La utilidad de mirarse el ombligo no es otra que echar chepa. Ni más ni menos. Pero por mucho que lo advirtamos por activa o por pasiva siempre habrá tontos del haba dispuestos a devorarse a sí mismos. Y como esto va por modas –hemos pasado del rollito «hipster» de barbas confederadas, por aquello de que los soldados perdedores de la Guerra de Secesión americana se negaban a que sus barberos negros les afeitaran como hombres libres, a los bigotones dalinianos– existen hasta naciones enteras dispuestas a hacerse el hara-kiri. Su apuesta: encerrarse como moluscos en su concha a todo lo que venga de fuera. Veamos un ejemplo de la debacle.
El Reino Unido celebrará elecciones generales este jueves. Después de que en 2010 los resultados forzaran la primera coalición en 70 años, las encuestas vaticinan un escenario multipartidista sin claras mayorías, con los conservadores y los laboristas ocupando aún las dos primeras plazas. Durante toda la campaña electoral, los principales partidos no han dedicado un solo segundo de su tiempo a la política internacional.
El que fuera el segundo imperio, tras el español, en el que nunca se puso el sol, muestra un profundo desinterés por no decir abulia por los asuntos globales. Y eso en un mundo interconectado como nunca, donde las decisiones que se toman en Kuala Lumpur, Pekín, Tokio o Bogotá afectan por igual a todos los ciudadanos del mundo.
El mundo funciona hoy como una cadena de montaje en el que las piezas se inventan en California, se diseñan en Stuttgart, se montan en Guandong y acaban comercializadas hasta en el Kalahari.
Los escenarios varían además a velocidad de vértigo y hay que estar ojo avizor para no perderse un ripio. Por propia voluntad y desde hace un lustro, hastiados por las guerras de Afganistán e Irak, los británicos se han empeñado en desentenderse de la escena mundial y pasar a un segundo plano. A cambio, han optado por apoltronarse en su isla, indiferentes hasta de los asuntos europeos, su principal mercado, sin el que la Union Jack ondearía seguro a media asta hecha girones.
Nunca en los últimos 300 años el Reino Unido había sido menos influyente en la escena global a pesar de haber recuperado parte del músculo económico perdido y de disfrutar de uno de los niveles de bienestar y de subsidios más altos del mundo. Tanto, que hay jóvenes desempleadas que se dedican en cuerpo y alma a traer criaturas al mundo y a vivir de las ayudas que reciben como madres solteras y en paro. Colegios, casa, comida y sueldo asegurado para los restos a costa del contribuyente. Todo pagado. El Reino Unido poseía un imperio hace apenas medio siglo y hoy se debate entre salir o no de la Unión Europea.
Durante la campaña ningún político ha querido tocar la ausencia del todavía primer ministro, David Cameron, en las negociaciones entre Alemania, Francia y Rusia para acordar un alto el fuego en Ucrania.

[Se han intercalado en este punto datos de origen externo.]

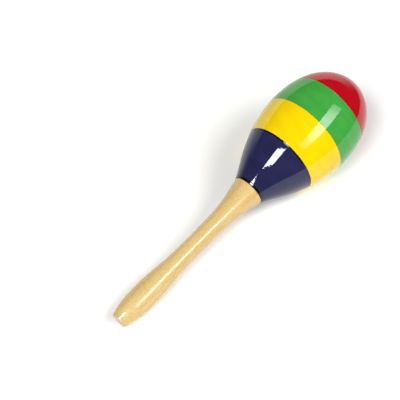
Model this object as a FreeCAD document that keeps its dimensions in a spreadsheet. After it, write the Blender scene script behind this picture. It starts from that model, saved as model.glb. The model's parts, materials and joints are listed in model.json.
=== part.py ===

Cierto es que a Londres le importa un rábano geoestratégico y energético lo que acontece en aquellos parajes nevados, pero en otros tiempos jamás se le hubiese escapado una cumbre así como miembro que aún es del Consejo de Seguridad de la ONU.
La indiferencia no ha pasado inadvertida a la Administración Obama, en horas bajas también en la escena internacional, que cuenta cada vez menos con el tradicional aliado atlántico. La relación especial ya no lo es tanto y Londres va camino de convertirse en la capital de un país refugio para fortunas dudosas o en apuros e inversores inmobiliarios.
Por contra, la inmigración ha centrado la campaña. O mejor dicho, cómo cerrar la isla a cal y canto aunque el país se mueva gracias a los inmigrantes (el 20 % del personal médico, por ejemplo, es foráneo).
Quien vive atemorizado a lo que ocurre más allá de las cuatro paredes de su habitación muere un poquito cada día. Y las naciones que levantan muros van directas a los libros de historia.